- The data
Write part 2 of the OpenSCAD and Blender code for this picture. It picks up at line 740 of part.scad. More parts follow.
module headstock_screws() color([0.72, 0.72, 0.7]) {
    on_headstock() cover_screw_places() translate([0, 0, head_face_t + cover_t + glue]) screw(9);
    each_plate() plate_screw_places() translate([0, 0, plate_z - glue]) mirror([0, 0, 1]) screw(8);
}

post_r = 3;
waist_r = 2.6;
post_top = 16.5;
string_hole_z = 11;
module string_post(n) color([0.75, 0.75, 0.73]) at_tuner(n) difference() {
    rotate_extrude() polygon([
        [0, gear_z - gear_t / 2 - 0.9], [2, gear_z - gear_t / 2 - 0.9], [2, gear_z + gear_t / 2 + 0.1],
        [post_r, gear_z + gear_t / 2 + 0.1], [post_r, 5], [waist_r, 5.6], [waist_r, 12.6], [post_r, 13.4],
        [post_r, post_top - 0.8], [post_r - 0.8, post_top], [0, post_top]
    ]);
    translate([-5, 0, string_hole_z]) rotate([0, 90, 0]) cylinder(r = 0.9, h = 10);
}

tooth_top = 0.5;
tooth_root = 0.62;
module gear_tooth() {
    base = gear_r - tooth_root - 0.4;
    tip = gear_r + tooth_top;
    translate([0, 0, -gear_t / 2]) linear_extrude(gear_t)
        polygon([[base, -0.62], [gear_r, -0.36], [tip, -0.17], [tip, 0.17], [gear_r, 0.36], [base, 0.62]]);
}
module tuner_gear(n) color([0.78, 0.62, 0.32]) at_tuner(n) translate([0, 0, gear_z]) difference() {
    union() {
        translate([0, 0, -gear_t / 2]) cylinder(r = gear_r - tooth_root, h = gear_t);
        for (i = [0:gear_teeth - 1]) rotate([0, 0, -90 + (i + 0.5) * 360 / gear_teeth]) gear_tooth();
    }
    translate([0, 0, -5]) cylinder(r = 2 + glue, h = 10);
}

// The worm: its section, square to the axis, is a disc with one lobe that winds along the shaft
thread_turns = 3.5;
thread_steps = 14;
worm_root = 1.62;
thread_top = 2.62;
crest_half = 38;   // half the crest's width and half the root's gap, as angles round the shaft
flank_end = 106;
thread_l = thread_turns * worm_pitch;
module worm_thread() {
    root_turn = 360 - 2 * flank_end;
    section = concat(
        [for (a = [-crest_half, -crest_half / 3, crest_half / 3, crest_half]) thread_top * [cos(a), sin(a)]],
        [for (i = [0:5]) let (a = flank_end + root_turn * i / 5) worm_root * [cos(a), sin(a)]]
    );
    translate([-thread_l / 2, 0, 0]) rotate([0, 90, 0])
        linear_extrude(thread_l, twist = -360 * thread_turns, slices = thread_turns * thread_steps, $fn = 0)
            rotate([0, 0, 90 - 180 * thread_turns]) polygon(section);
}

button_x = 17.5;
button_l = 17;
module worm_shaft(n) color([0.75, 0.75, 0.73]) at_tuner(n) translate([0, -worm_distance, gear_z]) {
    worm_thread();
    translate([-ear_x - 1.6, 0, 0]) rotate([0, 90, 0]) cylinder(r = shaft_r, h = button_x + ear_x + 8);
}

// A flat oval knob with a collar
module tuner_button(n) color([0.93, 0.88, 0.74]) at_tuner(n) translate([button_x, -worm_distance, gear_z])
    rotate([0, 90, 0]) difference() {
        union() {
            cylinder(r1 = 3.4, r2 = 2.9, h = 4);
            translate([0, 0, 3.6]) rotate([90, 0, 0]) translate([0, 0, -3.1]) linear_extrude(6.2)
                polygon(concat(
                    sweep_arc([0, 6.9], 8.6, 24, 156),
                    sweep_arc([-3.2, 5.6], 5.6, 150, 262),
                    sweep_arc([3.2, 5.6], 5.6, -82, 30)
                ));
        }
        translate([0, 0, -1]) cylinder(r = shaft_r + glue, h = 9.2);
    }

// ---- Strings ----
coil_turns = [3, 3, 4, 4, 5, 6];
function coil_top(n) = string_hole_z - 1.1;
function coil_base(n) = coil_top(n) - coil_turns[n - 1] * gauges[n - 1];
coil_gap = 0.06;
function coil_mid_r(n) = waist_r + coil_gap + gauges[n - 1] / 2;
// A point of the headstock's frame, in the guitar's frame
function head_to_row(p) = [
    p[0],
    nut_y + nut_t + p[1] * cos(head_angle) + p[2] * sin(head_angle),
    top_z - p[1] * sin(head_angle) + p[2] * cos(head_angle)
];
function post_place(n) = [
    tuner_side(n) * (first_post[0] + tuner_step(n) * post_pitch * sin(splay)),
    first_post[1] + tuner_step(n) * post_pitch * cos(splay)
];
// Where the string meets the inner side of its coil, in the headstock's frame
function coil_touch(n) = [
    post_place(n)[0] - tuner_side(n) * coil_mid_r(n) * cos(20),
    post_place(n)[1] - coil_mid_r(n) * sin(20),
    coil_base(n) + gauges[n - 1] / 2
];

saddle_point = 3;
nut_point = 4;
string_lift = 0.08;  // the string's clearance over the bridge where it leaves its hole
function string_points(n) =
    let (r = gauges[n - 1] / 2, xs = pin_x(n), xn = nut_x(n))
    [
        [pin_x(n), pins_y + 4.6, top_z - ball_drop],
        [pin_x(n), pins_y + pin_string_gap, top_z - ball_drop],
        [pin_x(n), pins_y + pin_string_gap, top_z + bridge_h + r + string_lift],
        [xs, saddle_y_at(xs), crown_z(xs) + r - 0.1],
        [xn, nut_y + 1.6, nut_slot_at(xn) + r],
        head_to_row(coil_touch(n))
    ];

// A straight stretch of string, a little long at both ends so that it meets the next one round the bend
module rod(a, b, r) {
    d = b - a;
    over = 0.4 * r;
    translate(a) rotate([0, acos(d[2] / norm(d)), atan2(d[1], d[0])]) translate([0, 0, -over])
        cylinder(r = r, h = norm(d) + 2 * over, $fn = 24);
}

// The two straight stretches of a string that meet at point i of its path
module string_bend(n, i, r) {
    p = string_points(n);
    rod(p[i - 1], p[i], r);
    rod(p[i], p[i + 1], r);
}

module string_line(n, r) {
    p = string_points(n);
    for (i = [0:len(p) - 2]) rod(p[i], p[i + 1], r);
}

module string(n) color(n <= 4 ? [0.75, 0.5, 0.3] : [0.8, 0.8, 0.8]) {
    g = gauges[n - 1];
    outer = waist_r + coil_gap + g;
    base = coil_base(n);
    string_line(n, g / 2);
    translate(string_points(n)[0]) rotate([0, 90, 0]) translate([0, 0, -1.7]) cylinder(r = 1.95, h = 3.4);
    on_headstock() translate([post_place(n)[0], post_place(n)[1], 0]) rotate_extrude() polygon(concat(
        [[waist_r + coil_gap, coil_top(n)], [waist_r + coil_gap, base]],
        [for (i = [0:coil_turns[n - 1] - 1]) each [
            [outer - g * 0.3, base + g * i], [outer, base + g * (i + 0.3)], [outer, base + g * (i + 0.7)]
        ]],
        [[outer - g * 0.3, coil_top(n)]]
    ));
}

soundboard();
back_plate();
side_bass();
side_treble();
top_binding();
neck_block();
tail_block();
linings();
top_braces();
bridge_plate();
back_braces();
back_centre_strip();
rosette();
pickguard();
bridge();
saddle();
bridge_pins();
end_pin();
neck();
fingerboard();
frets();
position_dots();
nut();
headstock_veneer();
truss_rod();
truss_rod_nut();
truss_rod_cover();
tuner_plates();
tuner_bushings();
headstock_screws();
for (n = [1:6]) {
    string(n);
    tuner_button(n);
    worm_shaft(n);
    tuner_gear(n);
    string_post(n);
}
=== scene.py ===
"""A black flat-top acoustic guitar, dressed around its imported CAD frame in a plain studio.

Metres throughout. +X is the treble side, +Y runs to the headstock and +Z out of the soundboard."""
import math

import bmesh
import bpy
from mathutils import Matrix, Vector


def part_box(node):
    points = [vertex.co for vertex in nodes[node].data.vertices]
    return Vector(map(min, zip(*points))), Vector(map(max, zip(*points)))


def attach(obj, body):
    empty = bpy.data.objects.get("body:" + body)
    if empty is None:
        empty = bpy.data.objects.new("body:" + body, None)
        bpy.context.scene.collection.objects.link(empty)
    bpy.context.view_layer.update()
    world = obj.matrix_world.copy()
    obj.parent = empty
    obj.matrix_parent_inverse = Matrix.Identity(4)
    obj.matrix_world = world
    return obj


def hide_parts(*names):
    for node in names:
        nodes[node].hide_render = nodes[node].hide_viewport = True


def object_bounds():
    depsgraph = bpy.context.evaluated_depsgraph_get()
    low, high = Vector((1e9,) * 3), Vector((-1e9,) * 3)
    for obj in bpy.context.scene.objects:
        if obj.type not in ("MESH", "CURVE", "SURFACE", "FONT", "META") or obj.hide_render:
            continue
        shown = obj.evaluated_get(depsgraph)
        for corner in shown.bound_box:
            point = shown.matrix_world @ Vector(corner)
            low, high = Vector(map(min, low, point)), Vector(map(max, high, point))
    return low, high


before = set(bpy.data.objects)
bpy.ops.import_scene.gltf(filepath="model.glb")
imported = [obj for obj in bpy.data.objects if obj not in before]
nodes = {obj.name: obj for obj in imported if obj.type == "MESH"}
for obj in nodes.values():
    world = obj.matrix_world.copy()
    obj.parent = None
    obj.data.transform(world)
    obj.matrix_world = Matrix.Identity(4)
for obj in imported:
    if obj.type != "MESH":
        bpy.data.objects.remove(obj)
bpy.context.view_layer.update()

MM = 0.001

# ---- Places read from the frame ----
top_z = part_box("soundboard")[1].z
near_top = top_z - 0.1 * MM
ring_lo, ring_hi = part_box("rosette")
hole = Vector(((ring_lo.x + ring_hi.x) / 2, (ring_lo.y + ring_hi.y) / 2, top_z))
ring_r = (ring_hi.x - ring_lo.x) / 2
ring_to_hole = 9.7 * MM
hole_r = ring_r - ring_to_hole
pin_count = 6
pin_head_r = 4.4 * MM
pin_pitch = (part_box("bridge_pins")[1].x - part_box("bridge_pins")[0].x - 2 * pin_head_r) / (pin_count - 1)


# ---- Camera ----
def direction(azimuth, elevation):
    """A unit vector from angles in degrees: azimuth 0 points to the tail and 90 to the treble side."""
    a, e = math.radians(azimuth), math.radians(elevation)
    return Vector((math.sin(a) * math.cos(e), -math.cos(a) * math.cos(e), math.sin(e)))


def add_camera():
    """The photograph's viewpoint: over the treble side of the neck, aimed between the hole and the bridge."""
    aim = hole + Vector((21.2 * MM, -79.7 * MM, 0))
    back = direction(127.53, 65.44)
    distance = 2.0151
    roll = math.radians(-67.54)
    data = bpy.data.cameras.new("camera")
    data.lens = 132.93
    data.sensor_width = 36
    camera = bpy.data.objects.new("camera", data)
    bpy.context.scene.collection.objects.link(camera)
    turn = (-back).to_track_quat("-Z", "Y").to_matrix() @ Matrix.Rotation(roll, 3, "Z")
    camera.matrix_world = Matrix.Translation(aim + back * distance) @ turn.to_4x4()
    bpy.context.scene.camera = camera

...

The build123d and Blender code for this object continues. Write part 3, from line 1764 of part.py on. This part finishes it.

==

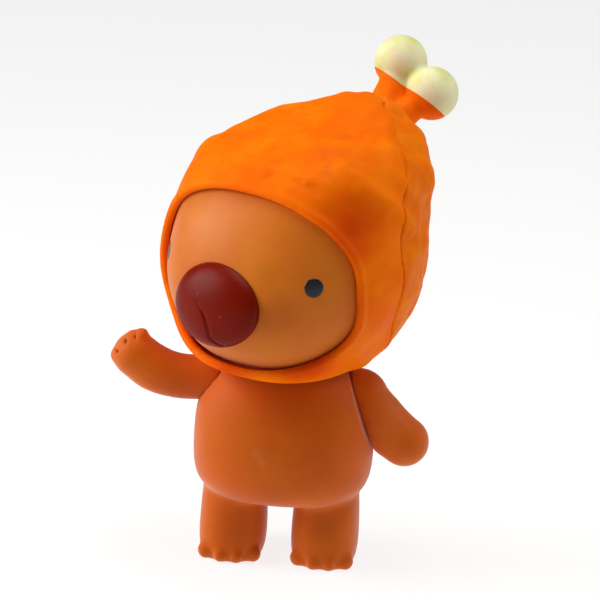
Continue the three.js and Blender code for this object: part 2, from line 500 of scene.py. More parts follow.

- What you have to do
Above are records; repeat only the lines starting at the line with "points = [vertex.co" and ending at the line with "if empty is", exactly as they appear, both included.

- Task solution
    points = [vertex.co for vertex in nodes[node].data.vertices]
    return Vector(map(min, zip(*points))), Vector(map(max, zip(*points)))


def attach(obj, body):
    empty = bpy.data.objects.get("body:" + body)
    if empty is None:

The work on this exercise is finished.